[TriEmbed] Kali Yin/Yang with Arduino

Rodney Radford ncgadgetry at gmail.com
Thu Jun 4 17:32:24 CDT 2015


I think you misunderstood the point of the post. The Arduino is not running
Linux, but it can act as a USB device that can emulate a keyboard.  Plug
that into a computer and it can inject text into any system - Windows,
Linux, Mac, etc - but it must be at a location where it can accept text.
It can't force the system to be at a command prompt.

However, there are easier  hacks than using an Arduino and hope that the
system gets rebooted, and hope that you can get into bios or command line,
etc, so this is more of an academic issue than a real issue.

At a previous job I worked on a USB hack device that took advantage of the
way encrypted/compressed USB keys work. They have two partitions in them -
the data one and then one that contains a device driver that is loaded into
the system that controls the encryption/compression of the data partition.
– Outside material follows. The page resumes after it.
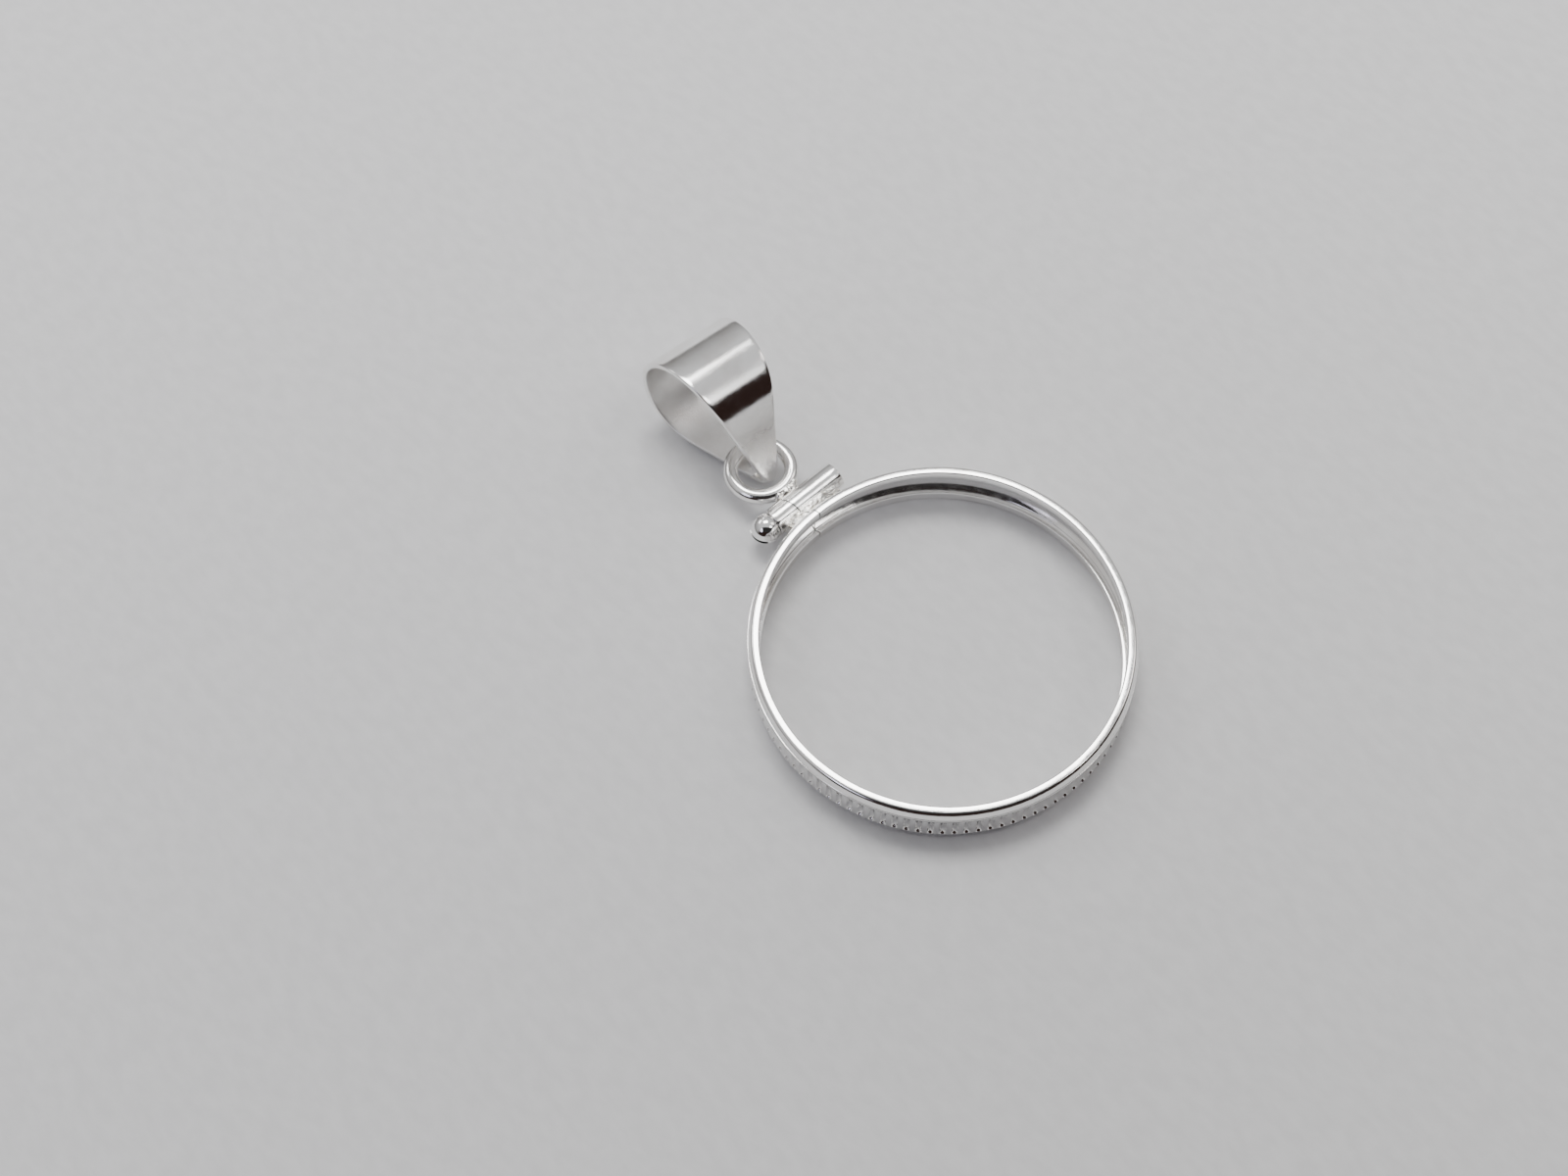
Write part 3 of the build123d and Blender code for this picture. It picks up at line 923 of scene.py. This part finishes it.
def bailMesh():
    slope = asin((bail["loopRadius"] - bail["tipRound"]) / loopDistance)
    creaseAt = bail["tipRound"] + (bail["thickness"] - bail["tipRound"] + bail["creaseRound"]) / sin(slope)
    outside = teardrop(bail["tipRound"], bail["tipRound"], bail["loopRadius"])
    inside = teardrop(creaseAt, bail["creaseRound"], bail["loopRadius"] - bail["thickness"])
    section = stripSection()
    bm = bmesh.new()
    satin = bm.verts.layers.float.new("satin")
    rings = []
    for (outerAt, outerOut), (innerAt, innerOut) in zip(outside, inside):
        outerAt = max(outerAt, bail["tipTrim"])
        ring = []
        for share, inset, depth in section:
            at = outerAt + (innerAt - outerAt) * depth
            lay = outerOut + (innerOut - outerOut) * depth
            width = halfWidth(outerAt) + (halfWidth(innerAt) - halfWidth(outerAt)) * depth
            inset = min(inset, width * 0.5)
            if abs(share) == 1:
                side = share * (width - inset)
            else:
                side = share * (width - min(bail["edgeRound"], width * 0.5))
            if depth == 0 and outerOut > 0:
                far = hypot(at - bail["dentAt"], side - bail["dentSide"]) / bail["dentRadius"]
                lay -= bail["dentDepth"] * max(0.0, 1 - far * far) ** 2
            vert = bm.verts.new(tipEnd + along * at + out * lay + across * side)
            brushed = (bail["satinFrom"] - at) / (bail["satinFrom"] - bail["satinTo"])
            vert[satin] = 1.0 if depth > 0.5 else min(max(brushed, 0.0), 1.0)
            ring.append(vert)
        rings.append(ring)
    stitch(bm, rings, closed=True)
    return bm


finishPiece("bailStrip", bailMesh(), silverOf["bail"], "bail_loop", ["bail"], sharp=40)

# The solder in the bail's crease keeps its shape from the frame
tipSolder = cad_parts["bail_tip_solder"]
tipSolder.data.materials.clear()
tipSolder.data.materials.append(silverOf["solder"])

# Paper that the object lies on
paper = {"size": 900, "drop": 0.01, "tone": (0.86, 0.86, 0.865), "shade": (0.81, 0.81, 0.815), "fibre": 0.6}


def paperSheet():
    bm = bmesh.new()
    bmesh.ops.create_grid(bm, x_segments=1, y_segments=1, size=paper["size"] / 2)
    bmesh.ops.translate(bm, vec=(0, 0, -paper["drop"]), verts=bm.verts[:])
    mesh = toMesh(bm, "paperSheet")
    mesh.transform(Matrix.Scale(mm, 4))
    material = bpy.data.materials.new("paper")
    material.use_nodes = True
    tree = material.node_tree
    shader = tree.nodes["Principled BSDF"]
    shader.inputs["Roughness"].default_value = 0.9
    shader.inputs["Specular IOR Level"].default_value = 0.1
    place = addNode(tree, "ShaderNodeTexCoord").outputs["Object"]
    mask = ramp(tree, grain(tree, place, paper["fibre"], 6.0, (1, 0.5, 1)), 0.35, 0.65, 0, 1)
    mixed = addNode(tree, "ShaderNodeMix", {0: mask, 6: (*paper["tone"], 1), 7: (*paper["shade"], 1)},
                    data_type="RGBA")
    tree.links.new(mixed.outputs[2], shader.inputs["Base Color"])
    bumps(tree, shader, [(grain(tree, place, 0.35, 4.0), 0.012)])
    mesh.materials.append(material)
    sheet = bpy.data.objects.new("paperSheet", mesh)
    bpy.context.scene.collection.objects.link(sheet)


paperSheet()

# Camera, looking down on the closure side
view = {
    "lens": 46.53,
    "sensor": 36.0,
    "azimuth": -39.7,
    "elevation": 63.29,
    "roll": -2.11,
    "distance": 99.85,
    "aim": (-3.17, 7.83, 0),
}
azimuth, elevation, roll = (radians(view[name]) for name in ("azimuth", "elevation", "roll"))
forward = Vector((-sin(azimuth) * cos(elevation), cos(azimuth) * cos(elevation), -sin(elevation)))
levelRight = Vector((cos(azimuth), sin(azimuth), 0))
levelUp = levelRight.cross(forward)
cameraRight = levelRight * cos(roll) + levelUp * sin(roll)
cameraUp = cameraRight.cross(forward)
cameraPlace = (Vector(view["aim"]) - forward * view["distance"]) * mm


def facing(rightWay, upWay, place):
    # a frame that looks along its own -Z
    backWay = rightWay.cross(upWay)
    turned = Matrix((rightWay, upWay, backWay)).transposed().to_4x4()
    return Matrix.Translation(place) @ turned


def addCamera():
    lens = bpy.data.cameras.new("camera")
    lens.lens = view["lens"]
    lens.sensor_width = view["sensor"]
    lens.clip_start = 0.005
    camera = bpy.data.objects.new("camera", lens)
    camera.matrix_world = facing(cameraRight, cameraUp, cameraPlace)
    bpy.context.scene.collection.objects.link(camera)
    bpy.context.scene.camera = camera


addCamera()

# Studio: a pale room, soft lights, and a dark card behind the camera that the silver reflects
studio = {
    "zenith": (0.74, 0.74, 0.75),
    "horizon": (0.22, 0.215, 0.21),
    "figure": (0.026, 0.015, 0.013),
    "figureAzimuth": 160.0,
    "figureReach": (0.05, 0.35),
    "figureTop": (0.62, 0.70),
}
lights = {
    # name: azimuth, elevation, distance in mm, width, height, radiance, colour
    "keyLight": (-33, 66, 1200, 560, 380, 10.5, (1.0, 0.995, 0.98)),
    "nearLight": (-164, 53, 1200, 620, 360, 5.0, (1.0, 0.99, 0.98)),
    "farLight": (10, 38, 1300, 500, 300, 3.0, (1.0, 0.99, 0.97)),
    "leftLight": (95, 40, 1200, 380, 500, 2.2, (0.80, 0.80, 1.0)),
    "rightLight": (-110, 42, 1300, 320, 420, 2.4, (1.0, 0.90, 0.86)),
}
card = {"width": 150, "height": 72, "side": 22, "lower": 16, "behind": 3, "tone": (0.012, 0.010, 0.010)}


def addRoom():
    world = bpy.data.worlds.new("room")
    bpy.context.scene.world = world
    world.use_nodes = True
    tree = world.node_tree
    background = tree.nodes["Background"]
    look = addNode(tree, "ShaderNodeTexCoord").outputs["Generated"]
    height = addNode(tree, "ShaderNodeSeparateXYZ", {0: look}).outputs[2]
    mask = ramp(tree, height, 0.05, 0.75, 0, 1)
    mixed = addNode(tree, "ShaderNodeMix", {0: mask, 6: (*studio["horizon"], 1), 7: (*studio["zenith"], 1)},
                    data_type="RGBA")
    # the one who holds the camera, dark against the room on its low near side
    a = radians(studio["figureAzimuth"])
    near = vectorMaths(tree, "DOT_PRODUCT", look, (-sin(a), cos(a), 0))
    figure = maths(tree, "MULTIPLY", ramp(tree, near, *studio["figureReach"], 0, 1),
                   ramp(tree, height, *studio["figureTop"], 1, 0))
    shown = addNode(tree, "ShaderNodeMix", {0: figure, 6: mixed.outputs[2], 7: (*studio["figure"], 1)},
                    data_type="RGBA")
    tree.links.new(shown.outputs[2], background.inputs["Color"])


def addLight(name, azimuthDeg, elevationDeg, distance, width, height, radiance, tone):
    lamp = bpy.data.lights.new(name, "AREA")
    lamp.shape = "RECTANGLE"
    lamp.size = width * mm
    lamp.size_y = height * mm
    lamp.energy = radiance * pi * lamp.size * lamp.size_y
    lamp.color = tone
    a, e = radians(azimuthDeg), radians(elevationDeg)
    toward = Vector((-sin(a) * cos(e), cos(a) * cos(e), sin(e)))
    side = Vector((cos(a), sin(a), 0))
    holder = bpy.data.objects.new(name, lamp)
    holder.matrix_world = facing(side, side.cross(-toward), toward * distance * mm)
    bpy.context.scene.collection.objects.link(holder)


def addCard():
    # the back of the camera's own body
    bm = bmesh.new()
    w, h = card["width"] / 2, card["height"] / 2
    middle = cameraPlace / mm - forward * card["behind"] + cameraRight * card["side"] - cameraUp * card["lower"]
    corners = [middle + cameraRight * x + cameraUp * y for x, y in ((-w, -h), (w, -h), (w, h), (-w, h))]
    bm.faces.new([bm.verts.new(corner) for corner in corners])
    mesh = toMesh(bm, "cameraBody")
    mesh.transform(Matrix.Scale(mm, 4))
    material = bpy.data.materials.new("cameraBody")
    material.use_nodes = True
    shader = material.node_tree.nodes["Principled BSDF"]
    shader.inputs["Base Color"].default_value = (*card["tone"], 1)
    shader.inputs["Roughness"].default_value = 0.8
    mesh.materials.append(material)
    holder = bpy.data.objects.new("cameraBody", mesh)
    holder.visible_camera = False
    bpy.context.scene.collection.objects.link(holder)


addRoom()
for lightName, facts in lights.items():
    addLight(lightName, *facts)
addCard()
print("studio made")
It is possible to use this to hijack a system - write your own device
driver that loads into the kernel that can then do things such as key
logging, monitoring network traffic, reading/writing to disks, etc.  It can
even spawn it's own user processes, and then hide the device driver and the
user process from normal view (so not seen on a device/process list).  It
can also send all this data back 'home' to a waiting server, even hiding
that traffic from normal view.

Now just take that USB key, drop it off near the front of the building you
want to hijack, or better yet, drop a couple nearby in the parking lot, in
restaurants frequented by the employees of the company, etc and wait for an
employee to stick it into their system - curious what is there. Now hide a
few innocuous files - pictures of kittens - and while they are looking at
that, their entire system got compromised, and from that, their network.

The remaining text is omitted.